Thursday, January 14, 2016

Quote of the Day: How Fractional Reserve Banking System Causes Bank Runs

Economist Tim Worstall writing at the Forbes eloquently explains how the central bank- fractional reserve banking system causes bank runs and originated the 2008 crisis or the Great Financial Crisis
To explain this we need to take a step backwards: we can usefully, if not wholly accurately, divide investors into two types. Those who invest with their own money, those who are unleveraged, and those who invest with borrowed money, the leveraged investors. Further, among the leveraged investors we would want to distinguish between the banks who are doing this (at least, in a fractional reserve banking system we want to) and the others. And the danger comes when those banks, those people working with the deposits made into the banks, invest in either illiquid or volatile assets.

Liquidity is a problem because those depositors can come along at any time and ask for their money back. And banks borrow short and lend long: the things they invest in are notably more illiquid than the deposits they take to finance them. That’s how we get bank runs: people turn up for their money, the bank says that actually, they lent it to someone to buy a house, and then panic starts and everyone wants their money back right now.

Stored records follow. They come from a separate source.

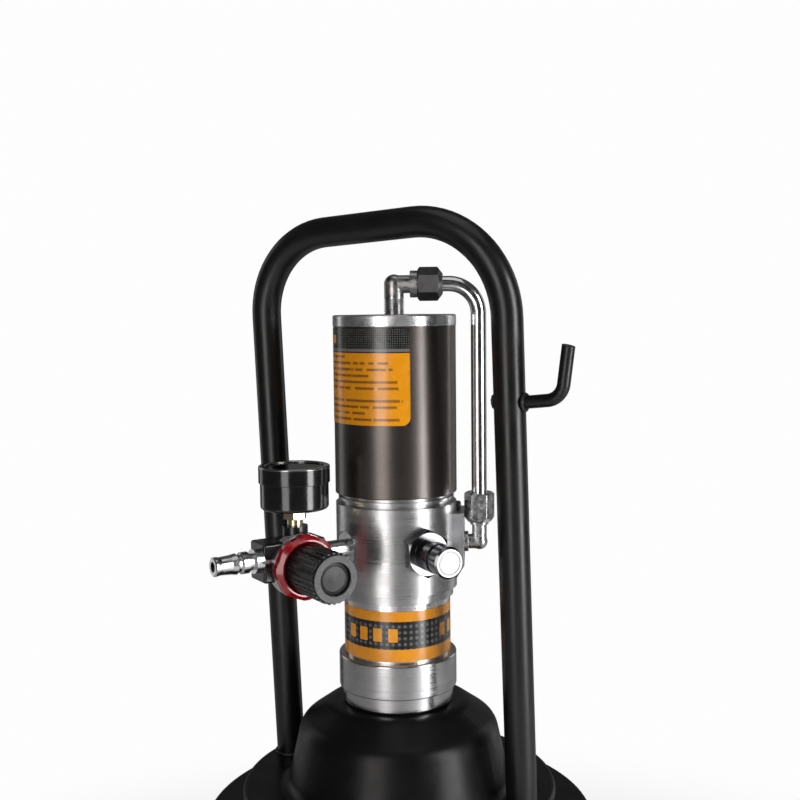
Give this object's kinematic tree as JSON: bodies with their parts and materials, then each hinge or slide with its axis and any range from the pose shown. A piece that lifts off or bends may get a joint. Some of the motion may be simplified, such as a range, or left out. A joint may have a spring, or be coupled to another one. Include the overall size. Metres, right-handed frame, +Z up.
{
  "type": "air-operated gear oil pump on a drum",
  "caption": "Air-operated drum pump for gear oil or grease: air cylinder on a cast head, regulator with gauge, domed cover with a tall loop handle, and a closed drum.",
  "frame": {"origin": "centre of the drum's foot, on the floor", "axes": "+Z up along the axis of drum, pump and cylinder; the loop handle stands in the XZ plane with the hose hook on the +X leg"},
  "size_m": [0.2829, 0.2681, 0.7238],
  "materials": {
    "powder_black": "satin black powder coat with a fine texture",
    "cast_aluminium": "bright machined casting",
    "bronze_anodised": "satin dark bronze anodised tube",
    "bright_plated": "bright nickel-chrome plating",
    "plated_steel": "zinc plated, fine turned",
    "brass_fitting": "turned brass",
    "red_anodised": "gloss red anodised",
    "black_plastic": "black moulded plastic, satin",
    "black_gloss": "black enamelled gauge case",
    "grey_print": "light grey printed ring",
    "seal_rubber": "matt nitrile rubber",
    "label_film": "orange and black self-adhesive film",
    "clear_window": "clear gauge window",
    "dial_white": "white dial with black marks",
    "white_plug": "white protective plug"
  },
  "bodies": {
    "stand": {"air_nipple": "bright_plated", "air_tube": "bright_plated", "bonnet_ring": "bright_plated", "clamp_ears": "powder_black", "clamp_pins": "plated_steel", "clamp_ring_nut": "powder_black", "collar": "cast_aluminium", "cover_claws": "powder_black", "cover_gasket": "seal_rubber", "cylinder_cap": "cast_aluminium", "cylinder_label": "label_film", "cylinder_seals": "seal_rubber", "cylinder_tube": "bronze_anodised", "drum": "powder_black", "drum_cover": "powder_black", "exhaust_plug": "black_plastic", "foot_valve": "plated_steel", "gauge_bezel": "black_gloss", "gauge_case": "black_gloss", "gauge_dial": "dial_white", "gauge_lens": "clear_window", "gauge_stem": "brass_fitting", "handle": "powder_black", "hose_hook": "powder_black", "inlet_pipe": "bright_plated", "lower_elbow": "bright_plated", "lower_nut": "bright_plated", "neck": "cast_aluminium", "neck_band": "label_film", "outlet_cap": "white_plug", "outlet_fitting": "bright_plated", "pump_head": "cast_aluminium", "regulator_body": "black_plastic", "regulator_bonnet": "black_plastic", "ring_nut": "red_anodised", "rod_seal": "seal_rubber", "strainer": "plated_steel", "suction_tube": "plated_steel", "upper_elbow": "bright_plated", "upper_nut": "bright_plated"},
    "piston": {"air_piston": "plated_steel", "piston_seal": "seal_rubber", "piston_rod": "plated_steel", "plunger": "plated_steel"},
    "spool": {"valve_spool": "plated_steel"},
    "knob": {"adjusting_knob": "black_plastic", "knob_end_ring": "grey_print", "knob_centre_cap": "black_plastic", "adjusting_screw": "plated_steel"},
    "pointer": {"gauge_pointer": "black_plastic"},
    "follower": {"follower_plate": "plated_steel", "follower_wiper": "seal_rubber"},
    "foot_ball": {"foot_ball": "plated_steel"},
    "plunger_ball": {"plunger_ball": "plated_steel"},
    "swing_bolt_1": {"swing_bolt_1": "plated_steel"},
    "wing_nut_1": {"wing_nut_1": "plated_steel"},
    "swing_bolt_2": {"swing_bolt_2": "plated_steel"},
    "wing_nut_2": {"wing_nut_2": "plated_steel"},
    "swing_bolt_3": {"swing_bolt_3": "plated_steel"},
    "wing_nut_3": {"wing_nut_3": "plated_steel"}
  },
  "joints": [
    {"name": "piston_stroke", "type": "slide", "parent": "stand", "child": "piston", "axis": [0, 0, 1], "range_m": [0, 0.068]},
    {"name": "spool_shift", "type": "slide", "parent": "stand", "child": "spool", "axis": [0, 0, 1], "range_m": [-0.004, 0.004]},
    {"name": "knob_turn", "type": "hinge", "parent": "stand", "child": "knob", "pos_m": [-0.03218, -0.06597, 0.5028], "axis": [0.8988, -0.4384, 0], "range_deg": [-540, 540]},
    {"name": "pointer_sweep", "type": "hinge", "parent": "stand", "child": "pointer", "pos_m": [-0.03424, -0.06496, 0.556], "axis": [0, 0, -1], "range_deg": [0, 270]},
    {"name": "follower_travel", "type": "slide", "parent": "stand", "child": "follower", "axis": [0, 0, 1], "range_m": [-0.185, 0.03]},
    {"name": "foot_ball_lift", "type": "slide", "parent": "stand", "child": "foot_ball", "axis": [0, 0, 1], "range_m": [0, 0.003]},
    {"name": "plunger_ball_lift", "type": "slide", "parent": "piston", "child": "plunger_ball", "axis": [0, 0, 1], "range_m": [0, 0.006]},
    {"name": "swing_bolt_1_swing", "type": "hinge", "parent": "stand", "child": "swing_bolt_1", "pos_m": [0.13892, 0.00485, 0.29], "axis": [-0.0349, 0.9994, 0], "range_deg": [0, 110]},
    {"name": "wing_nut_1_turn", "type": "hinge", "parent": "swing_bolt_1", "child": "wing_nut_1", "pos_m": [0.13892, 0.00485, 0.29], "axis": [0, 0, 1], "continuous": true},
    {"name": "swing_bolt_2_swing", "type": "hinge", "parent": "stand", "child": "swing_bolt_2", "pos_m": [-0.07366, 0.11788, 0.29], "axis": [-0.848, -0.5299, 0], "range_deg": [0, 110]},
    {"name": "wing_nut_2_turn", "type": "hinge", "parent": "swing_bolt_2", "child": "wing_nut_2", "pos_m": [-0.07366, 0.11788, 0.29], "axis": [0, 0, 1], "continuous": true},
    {"name": "swing_bolt_3_swing", "type": "hinge", "parent": "stand", "child": "swing_bolt_3", "pos_m": [-0.06526, -0.12273, 0.29], "axis": [0.8829, -0.4695, 0], "range_deg": [0, 110]},
    {"name": "wing_nut_3_turn", "type": "hinge", "parent": "swing_bolt_3", "child": "wing_nut_3", "pos_m": [-0.06526, -0.12273, 0.29], "axis": [0, 0, 1], "continuous": true}
  ]
}
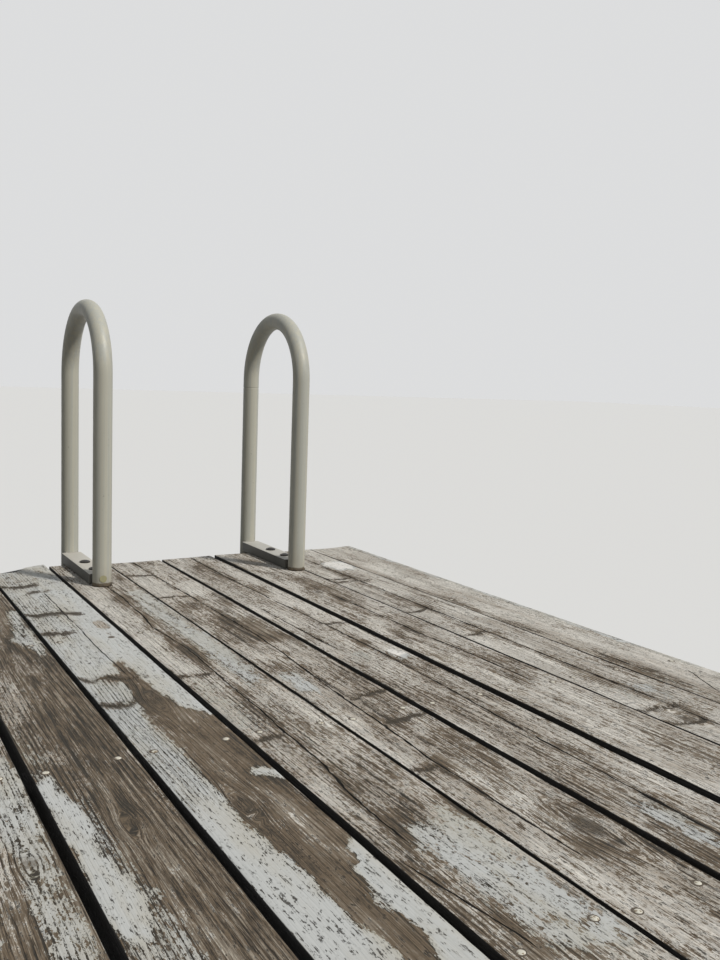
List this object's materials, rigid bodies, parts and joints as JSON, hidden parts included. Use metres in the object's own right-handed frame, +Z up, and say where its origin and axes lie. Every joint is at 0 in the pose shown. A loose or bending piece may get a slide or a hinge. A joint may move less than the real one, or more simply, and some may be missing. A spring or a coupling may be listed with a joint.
{
  "type": "timber jetty with swim ladder",
  "caption": "Weathered timber jetty on round piles, with open-jointed deck boards and an aluminium swim ladder with tall hand hoops.",
  "frame": {"origin": "level of the pile feet, under the middle of the whole part's box", "axes": "+X along the jetty to its outer end, +Y to the side that carries the ladder, +Z up"},
  "size_m": [7.3028, 3.152, 2.789],
  "materials": {
    "deck_wood": "weathered grey-brown boards with peeling pale blue-grey paint",
    "rim_wood": "weathered, pale paint worn through",
    "frame_wood": "dark weathered timber",
    "pile_wood": "dark round timber, stained at the waterline",
    "brace_wood": "dark wet timber",
    "tube_alloy": "satin, dull with grime",
    "bar_alloy": "satin, dull with grime",
    "tread_alloy": "ribbed, dull",
    "bolt_steel": "dark, weathered coach bolts",
    "rubber": "brown, dull"
  },
  "bodies": {
    "root": {"deck_boards_1": "deck_wood", "deck_boards_2": "deck_wood", "deck_boards_3": "deck_wood", "rim_ladder_side": "rim_wood", "rim_open_side": "rim_wood", "header_shore": "rim_wood", "header_outer": "rim_wood", "joist_1": "frame_wood", "joist_2": "frame_wood", "joist_3": "frame_wood", "joist_4": "frame_wood", "cap_beams_1": "frame_wood", "cap_beams_2": "frame_wood", "cap_beams_3": "frame_wood", "cap_beams_4": "frame_wood", "pile_1_open": "pile_wood", "pile_2_open": "pile_wood", "pile_3_open": "pile_wood", "pile_4_open": "pile_wood", "pile_1_ladder": "pile_wood", "pile_2_ladder": "pile_wood", "pile_3_ladder": "pile_wood", "pile_4_ladder": "pile_wood", "brace_1_out": "brace_wood", "brace_2_out": "brace_wood", "brace_3_out": "brace_wood", "brace_4_out": "brace_wood", "brace_1_in": "brace_wood", "brace_2_in": "brace_wood", "brace_3_in": "brace_wood", "brace_4_in": "brace_wood", "ladder_rail_left": "tube_alloy", "ladder_rail_right": "tube_alloy", "base_bar_left": "bar_alloy", "base_bar_right": "bar_alloy", "base_bolts": "bolt_steel", "foot_caps": "rubber", "rail_plugs": "rubber", "tread_1": "tread_alloy", "tread_2": "tread_alloy", "tread_3": "tread_alloy", "tread_4": "tread_alloy"}
  },
  "joints": []
}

Volatility is a problem because they’re using leverage: if prices move so much that the bank loses its capital then it still owes the same amount to depositors but it is also bust. Cue bank run again. What happened to Lehman Brothers was this second, what rocked the other Wall Street banks was the first.
Bottom line: liquidity and volatility problems are mainly symptoms of imbalances from highly leveraged systems brought about by the central bank fractional reserve banking.